The six martlets mean just as much to players like Luke Wells, Ben Brown and Will Beer. Sussex are in a desperate run of form at the moment and they will do well to wrench themselves out if it sufficiently to win promotion. Lancashire’s openers, displaying proper professional ruthlessness, displayed no pity at all. Davies’ two thumping drives off Abi Sakande took Lancashire into a lead on first innings but next over Sussex received blessed relief for their woes when he was caught behind for 72 when trying to cut a short ball from Delray Rawlins.

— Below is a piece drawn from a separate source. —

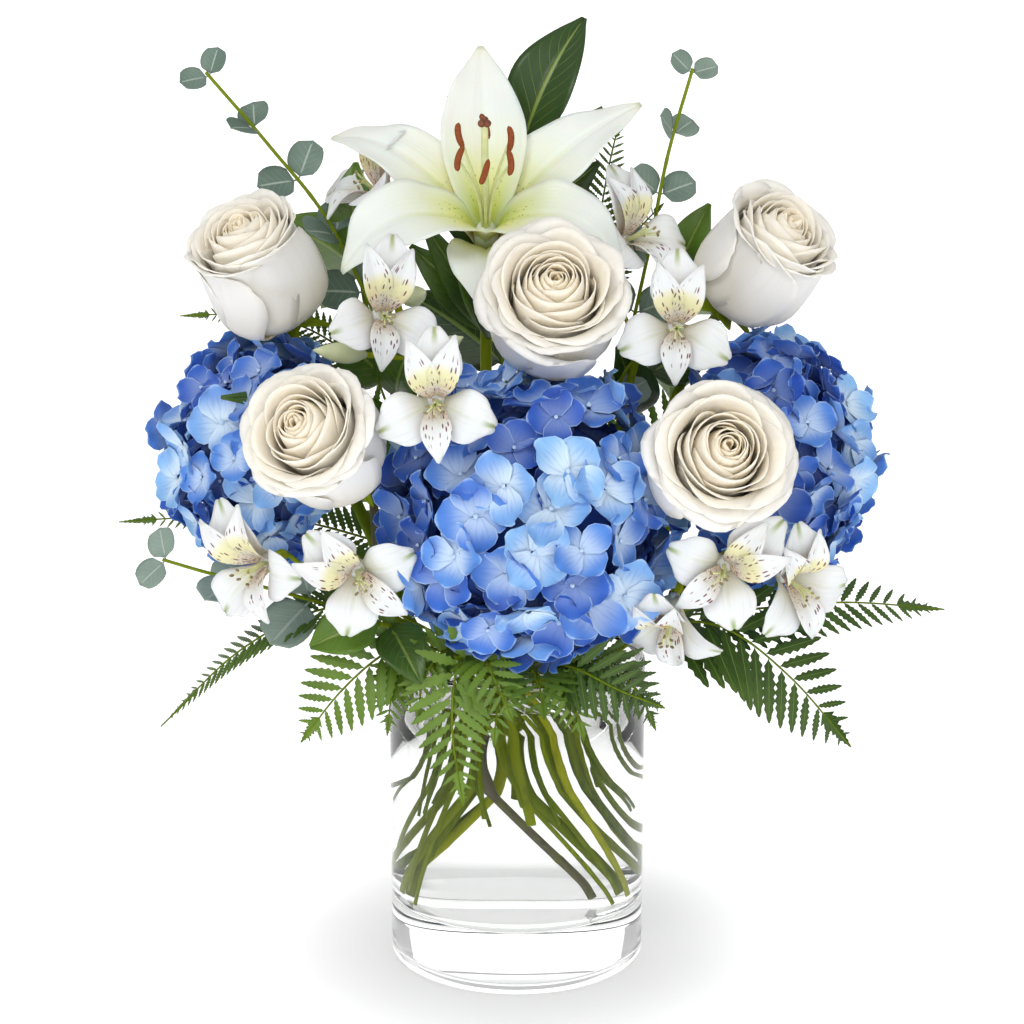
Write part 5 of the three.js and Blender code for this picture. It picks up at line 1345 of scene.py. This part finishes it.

But a Wagner opera could not have set the tone of this day more strongly and Keaton Jennings collected his fifty just before the close
Bond was a small man but, as Neil Fairbrother pointed out, he was a giant of Lancashire cricket. His players loved him but they might not have put it those terms. Then again, they didn’t need to. The current Lancashire team, none of whom were near to being born when Bond last played, also stood this morning. They know the former skipper, partly because his words are on the dressing room wall: “The future of this great club is in your hands.”
But maybe the most touching sight was that of David Lloyd, standing silent with his memories. And crikey, that meant something.